Her straightforwardness struck a chord in my brain. Can style be misplaced? I think I had always thought that someone was either inherently stylish … or not. I was always more likely leaning toward the “not” category, and currently as a mother who works from home, I think I would firmly fall into the “not” end of the stylish spectrum.
Over the course of the last year-and-a-half, I’ve watched Amelia, a random woman I don’t know from across the world, work through her wardrobe. Trying on things she owned, new purchases, and soliciting opinions from the commenting masses.
COVID-fashion rebirth is not an isolated incident, as many people turned to their closets and the internet for entertainment.
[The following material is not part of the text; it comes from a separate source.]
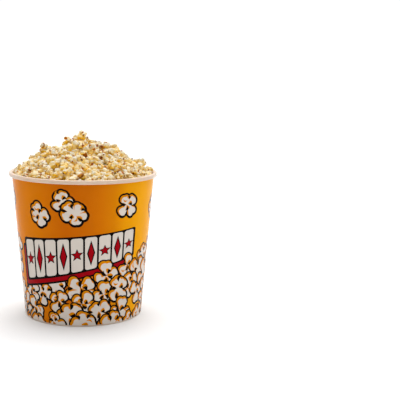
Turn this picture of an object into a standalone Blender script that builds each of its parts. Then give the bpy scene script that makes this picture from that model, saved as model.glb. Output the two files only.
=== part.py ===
"""Bucket of popcorn: a tapered round plastic bucket with a turned-over rim, filled with popcorn that is
heaped above the rim.

Metres, +Z up. The origin is the centre of the ring that the bucket stands on, and the printed front of the
bucket faces -Y. Two solids: the bucket, which is one moulding, and the popcorn, which fills the bucket from
its floor and rises to the uneven outline of the heap.
"""

import math

import bmesh
import bpy
import numpy as np

# Bucket
RIM_RADIUS = 0.0920  # outside of the turned-over rim
BUCKET_HEIGHT = 0.1808  # table to the top of the rim
BASE_RADIUS = 0.0736  # outside of the wall where it meets the table
NECK_RADIUS = 0.0883  # outside of the wall level with the lower edge of the rim
WALL = 0.0012
RIM_DROP = 0.0048  # how far the rim hangs down outside the wall
LIP_ROUNDING = 0.0016  # radius over the top of the rim
EDGE_ROUNDING = 0.0005  # radius of the small outside edges
FOOT_WIDTH = 0.0020  # ring that the bucket stands on
FLOOR_RISE = 0.0030  # underside of the floor above the table
FLOOR_THICKNESS = 0.0014
FLOOR_FILLET = 0.0040  # inside, where the floor turns up into the wall
BUCKET_SIDES = 72

# Popcorn
GAP = 0.0004  # between the popcorn and the plastic
EDGE_DEPTH = 0.0030  # the popcorn meets the wall this far under the top of the rim
DOME_HEIGHT = 0.0350  # of the smooth heap over its own edge
DOME_POWER = 1.8  # how flat the dome is on top: 2 is a parabola
FLAKE_SPACING = 0.0120  # least distance between the centres of two flakes
FLAKE_TRIES = 900
FLAKE_RADIUS = 0.0095
FLAKE_RISE = (0.0040, 0.0085)  # least and most that one flake stands out of the dome
CLUMPS = (  # places where flakes are piled up: x, y, radius, height
    (-0.0030, 0.0000, 0.0150, 0.0150),
    (-0.0420, -0.0060, 0.0150, 0.0080),
    (0.0300, -0.0040, 0.0190, 0.0070),
    (0.0060, 0.0460, 0.0200, 0.0065),
)
HEAP_SIDES = 84
HEAP_RINGS = 28
HEAP_SEED = 11

PLASTIC_COLOUR = (0.80, 0.62, 0.50, 1.0)
POPCORN_COLOUR = (0.86, 0.70, 0.42, 1.0)


def clear_scene():
    for old in list(bpy.data.objects):
        bpy.data.objects.remove(old)


def material(name, colour, roughness, metallic=0.0):
    """A Principled material with one colour."""
    made = bpy.data.materials.new(name)
    made.use_nodes = True
    shader = made.node_tree.nodes["Principled BSDF"]
    shader.inputs["Base Color"].default_value = colour
    shader.inputs["Roughness"].default_value = roughness
    shader.inputs["Metallic"].default_value = metallic
    return made


def outer_radius(z):
    """Outside radius of the straight tapered wall at height z."""
    neck_z = BUCKET_HEIGHT - RIM_DROP
    return BASE_RADIUS + (NECK_RADIUS - BASE_RADIUS) * z / neck_z


def inner_radius(z):
    """Inside radius of the wall at height z."""
    return outer_radius(z) - WALL


def arc(centre_r, centre_z, radius, start_deg, end_deg, steps):
    """Points of an arc in the (radius, height) plane, both ends included."""
    angles = np.radians(np.linspace(start_deg, end_deg, steps + 1))
    return [(centre_r + radius * math.cos(a), centre_z + radius * math.sin(a)) for a in angles]


def bucket_profile():
    """Half section of the bucket, from the centre of its underside round to the centre of its floor."""
    foot_inside = BASE_RADIUS - FOOT_WIDTH
    floor_top = FLOOR_RISE + FLOOR_THICKNESS
    rim_low = BUCKET_HEIGHT - RIM_DROP
    groove_top = BUCKET_HEIGHT - LIP_ROUNDING
    skirt_inside = RIM_RADIUS - WALL
    lip_inside = inner_radius(BUCKET_HEIGHT - LIP_ROUNDING)
    underside = [(0.0, FLOOR_RISE), (foot_inside - EDGE_ROUNDING, FLOOR_RISE)]
    foot = [(foot_inside, FLOOR_RISE - EDGE_ROUNDING), (foot_inside, 0.0)]
    foot += arc(BASE_RADIUS - EDGE_ROUNDING, EDGE_ROUNDING, EDGE_ROUNDING, -90, 0, 2)
    wall = [(outer_radius(rim_low), rim_low), (outer_radius(groove_top), groove_top)]
    skirt = [(skirt_inside, groove_top), (skirt_inside, rim_low)]
    skirt += arc(RIM_RADIUS - EDGE_ROUNDING, rim_low + EDGE_ROUNDING, EDGE_ROUNDING, -90, 0, 2)
    lip = arc(RIM_RADIUS - LIP_ROUNDING, BUCKET_HEIGHT - LIP_ROUNDING, LIP_ROUNDING, 0, 90, 4)
    lip += arc(lip_inside + LIP_ROUNDING, BUCKET_HEIGHT - LIP_ROUNDING, LIP_ROUNDING, 90, 180, 4)
    fillet_z = floor_top + FLOOR_FILLET
    fillet_r = inner_radius(fillet_z) - FLOOR_FILLET
    inside = arc(fillet_r, fillet_z, FLOOR_FILLET, 0, -90, 4)
    return underside + foot + wall + skirt + lip + inside + [(0.0, floor_top)]


def add_object(name, bm, finish, smooth_deg):
    """Turns a bmesh into a named object, its faces pointing outwards."""
    bmesh.ops.remove_doubles(bm, verts=bm.verts, dist=1e-6)
    bmesh.ops.recalc_face_normals(bm, faces=bm.faces)
    mesh = bpy.data.meshes.new(name)
    bm.to_mesh(mesh)
    bm.free()
    mesh.materials.append(finish)
    mesh.shade_smooth()
    mesh.set_sharp_from_angle(angle=math.radians(smooth_deg))
    made = bpy.data.objects.new(name, mesh)
    bpy.context.scene.collection.objects.link(made)
    return made


def make_bucket():
    """The bucket: its half section spun once round the axis."""
    bm = bmesh.new()
    points = [bm.verts.new((r, 0.0, z)) for r, z in bucket_profile()]
    edges = [bm.edges.new(pair) for pair in zip(points, points[1:])]
    bmesh.ops.spin(
        bm,
        geom=points + edges,
        cent=(0, 0, 0),
        axis=(0, 0, 1),
        angle=2 * math.pi,
        steps=BUCKET_SIDES,
        use_merge=True,
    )
    plastic = material("milky_plastic", PLASTIC_COLOUR, 0.3)
    return add_object("bucket", bm, plastic, 50)


def heap_edge():
    """Radius and height of the circle where the popcorn meets the wall."""
    z = BUCKET_HEIGHT - EDGE_DEPTH
    return inner_radius(z) - GAP, z


def flake_places(edge_radius):
    """Centres and heights of the flakes that show: tried at random, and kept where no other is too near."""
    random = np.random.default_rng(HEAP_SEED)
    centres = np.zeros((0, 2))
    for x, y in random.uniform(-edge_radius, edge_radius, (FLAKE_TRIES, 2)):
        clear = np.hypot(centres[:, 0] - x, centres[:, 1] - y) > FLAKE_SPACING
        if math.hypot(x, y) < edge_radius and clear.all():
            centres = np.vstack([centres, (x, y)])
    return centres, random.uniform(*FLAKE_RISE, len(centres))


def heap_height(points, edge_radius):
    """Height of the heap over its edge at each (x, y): a dome, the clumps on it and the flakes on those."""
    share = np.minimum(np.hypot(points[:, 0], points[:, 1]) / edge_radius, 1.0)
    height = DOME_HEIGHT * (1 - share**DOME_POWER)
    for x, y, radius, rise in CLUMPS:
        squared = ((points[:, 0] - x) ** 2 + (points[:, 1] - y) ** 2) / radius**2
        height += rise * np.exp(-squared)
    centres, rises = flake_places(edge_radius)
    away = np.hypot(*(points[:, None, :] - centres[None, :, :]).transpose(2, 0, 1))
    caps = rises * np.maximum(1 - (away / FLAKE_RADIUS) ** 2, 0.0)
    fade = np.minimum((1 - share) * edge_radius / FLAKE_RADIUS, 1.0)  # the flakes end at the wall
    return height + caps.max(axis=1) * fade


def make_heap():
    """The popcorn: a tapered plug that fills the bucket, closed on top by the uneven heap."""
    edge_radius, edge_z = heap_edge()
    floor_z = FLOOR_RISE + FLOOR_THICKNESS + GAP
    turns = np.arange(HEAP_SIDES) * 2 * math.pi / HEAP_SIDES
    circle = np.stack([np.cos(turns), np.sin(turns)], axis=1)
    bm = bmesh.new()

    def ring(radius, heights):
        points = zip(radius * circle, np.broadcast_to(heights, HEAP_SIDES))
        return [bm.verts.new((x, y, z)) for (x, y), z in points]

    fillet_z = floor_z + FLOOR_FILLET
    rings = [
        ring(inner_radius(fillet_z) - GAP - FLOOR_FILLET, floor_z),
        ring(inner_radius(fillet_z) - GAP, fillet_z),
        ring(edge_radius, edge_z),
    ]
    for step in range(1, HEAP_RINGS):
        radius = edge_radius * (1 - step / HEAP_RINGS)
        rings.append(ring(radius, edge_z + heap_height(radius * circle, edge_radius)))
    for low, high in zip(rings, rings[1:]):
        for i in range(HEAP_SIDES):
            j = (i + 1) % HEAP_SIDES
            bm.faces.new((low[i], low[j], high[j], high[i]))
    bm.faces.new(rings[0][::-1])
    top = bm.verts.new((0, 0, edge_z + heap_height(np.zeros((1, 2)), edge_radius)[0]))
    for i in range(HEAP_SIDES):
        bm.faces.new((rings[-1][i], rings[-1][(i + 1) % HEAP_SIDES], top))
    popcorn = material("popcorn", POPCORN_COLOUR, 0.8)
    return add_object("popcorn_heap", bm, popcorn, 60)


def main():
    clear_scene()
    make_bucket()
    make_heap()


main()
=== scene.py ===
import math

import bpy
import numpy as np
from mathutils import Matrix, Vector
from mathutils.geometry import delaunay_2d_cdt


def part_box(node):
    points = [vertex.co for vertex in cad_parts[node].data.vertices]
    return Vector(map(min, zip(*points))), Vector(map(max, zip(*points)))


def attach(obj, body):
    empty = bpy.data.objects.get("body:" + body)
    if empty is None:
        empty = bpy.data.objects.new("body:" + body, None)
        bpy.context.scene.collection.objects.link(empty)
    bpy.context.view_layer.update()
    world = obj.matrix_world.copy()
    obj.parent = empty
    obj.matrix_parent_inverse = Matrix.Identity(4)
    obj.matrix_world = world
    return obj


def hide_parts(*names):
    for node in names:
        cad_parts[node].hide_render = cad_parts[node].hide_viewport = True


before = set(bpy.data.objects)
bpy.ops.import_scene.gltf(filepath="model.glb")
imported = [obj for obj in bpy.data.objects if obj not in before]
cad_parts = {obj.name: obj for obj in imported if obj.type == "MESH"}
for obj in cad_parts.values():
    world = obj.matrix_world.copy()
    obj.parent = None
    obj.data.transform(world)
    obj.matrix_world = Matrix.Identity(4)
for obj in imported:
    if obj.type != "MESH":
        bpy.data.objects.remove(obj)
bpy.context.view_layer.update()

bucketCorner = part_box("bucket")[1]
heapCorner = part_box("popcorn_heap")[1]
rimRadius = bucketCorner.x
rimTop = bucketCorner.z
print("frame loaded, bucket", round(rimTop * 1000), "mm high")
print("with the heap", round(heapCorner.z * 1000), "mm high")


# Camera

cameraView = {
    "place": (0.0, -1.147, 0.328),
    "turn": 7.366,  # degrees to the right of the bucket's axis
    "tilt": -9.067,  # degrees up
    "roll": 1.124,  # degrees
    "lens": 82.05,  # mm, on a sensor this wide
    "sensor": 36.0,
}


def makeCamera():
    turn, tilt, roll = np.radians([cameraView["turn"], cameraView["tilt"], cameraView["roll"]])
    ahead = Vector((math.sin(turn) * math.cos(tilt), math.cos(turn) * math.cos(tilt), math.sin(tilt)))
    right = Vector((math.cos(turn), -math.sin(turn), 0))
    up = right.cross(ahead)
    across = right * math.cos(roll) + up * math.sin(roll)
    upward = up * math.cos(roll) - right * math.sin(roll)
    place = Matrix((across, upward, -ahead)).transposed().to_4x4()
    place.translation = cameraView["place"]
    lens = bpy.data.cameras.new("camera")
    lens.sensor_width = cameraView["sensor"]
    lens.lens = cameraView["lens"]
    camera = bpy.data.objects.new("camera", lens)
    camera.matrix_world = place
    bpy.context.scene.collection.objects.link(camera)
    bpy.context.scene.camera = camera


# Shared making of meshes and finishes


def addMesh(name, points, faces, finish, values=None, normals=None):
    # points are places in metres; faces is a list of arrays of corner numbers, one array for each
    # number of corners; values are numbers held by the points; normals are one direction for each point
    mesh = bpy.data.meshes.new(name)
    mesh.vertices.add(len(points))
    mesh.vertices.foreach_set("co", np.asarray(points, np.float32).ravel())
    corners = np.concatenate([block.ravel() for block in faces])
    sides = np.concatenate([np.full(len(block), block.shape[1]) for block in faces])
    mesh.loops.add(len(corners))
    mesh.loops.foreach_set("vertex_index", corners.astype(np.int32))
    mesh.polygons.add(len(sides))
    mesh.polygons.foreach_set("loop_start", (np.cumsum(sides) - sides).astype(np.int32))
    mesh.update(calc_edges=True)
    mesh.validate()
    mesh.shade_smooth()
    for key, numbers in (values or {}).items():
        held = mesh.attributes.new(key, "FLOAT", "POINT")
        held.data.foreach_set("value", np.asarray(numbers, np.float32).ravel())
    if normals is not None:
        mesh.normals_split_custom_set_from_vertices(np.asarray(normals).tolist())
    mesh.materials.append(finish)
    made = bpy.data.objects.new(name, mesh)
    bpy.context.scene.collection.objects.link(made)
    return made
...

And while I was a casual viewer, it sparked something that has had me rethinking my own wardrobe choices, looking toward a style rebirth.
As far as I’m concerned, there is no such thing as “dressing your age,” and it is empowering for women of any age or size to wear whatever they want. But it is undeniable that your preferences change, and I wouldn’t be caught dead in the mini-dresses and colorful patterns of my twenties. Your coloring can change, and finding colors that suit you and make you beautiful requires you to embrace whatever palette fits your color season — another big TikTok trend.
Whether you’re finally headed back into the office and need to resurrect a business wardrobe you’ve left askew, or you have to adapt to a different body post-COVID or kids, changing your style can be fun. Maybe you’re an empty-nester with no college bills at your feet, ready to lean into the luxury that your soccer-mom-Lululemon days denied you.
Every spring I attempt to turn my closet into a proper capsule wardrobe — and you guessed it: another TikTok trend. The idea that every piece of clothing in my closet works harmoniously with every other piece is appealing for a busy mother. The Steve Jobs-inspired idea is that simplifying your wardrobe reduces decision fatigue, leaving room in your brain for more “important” problems.
As nice as a capsule sounds, I simply cannot get rid of the sentimental garments that give me joy to see in my closet, and the fun pieces I wear rarely, but memorably, and could never eliminate. But, reflecting each spring on what my style is, what I wear everyday, and what pieces I need to invest in to round out my ideal look is a challenging yet fulfilling exercise I highly recommend.
It’s never too late to reinvent yourself, and it’s always a good time to wear something that helps you feel comfortable in your own skin.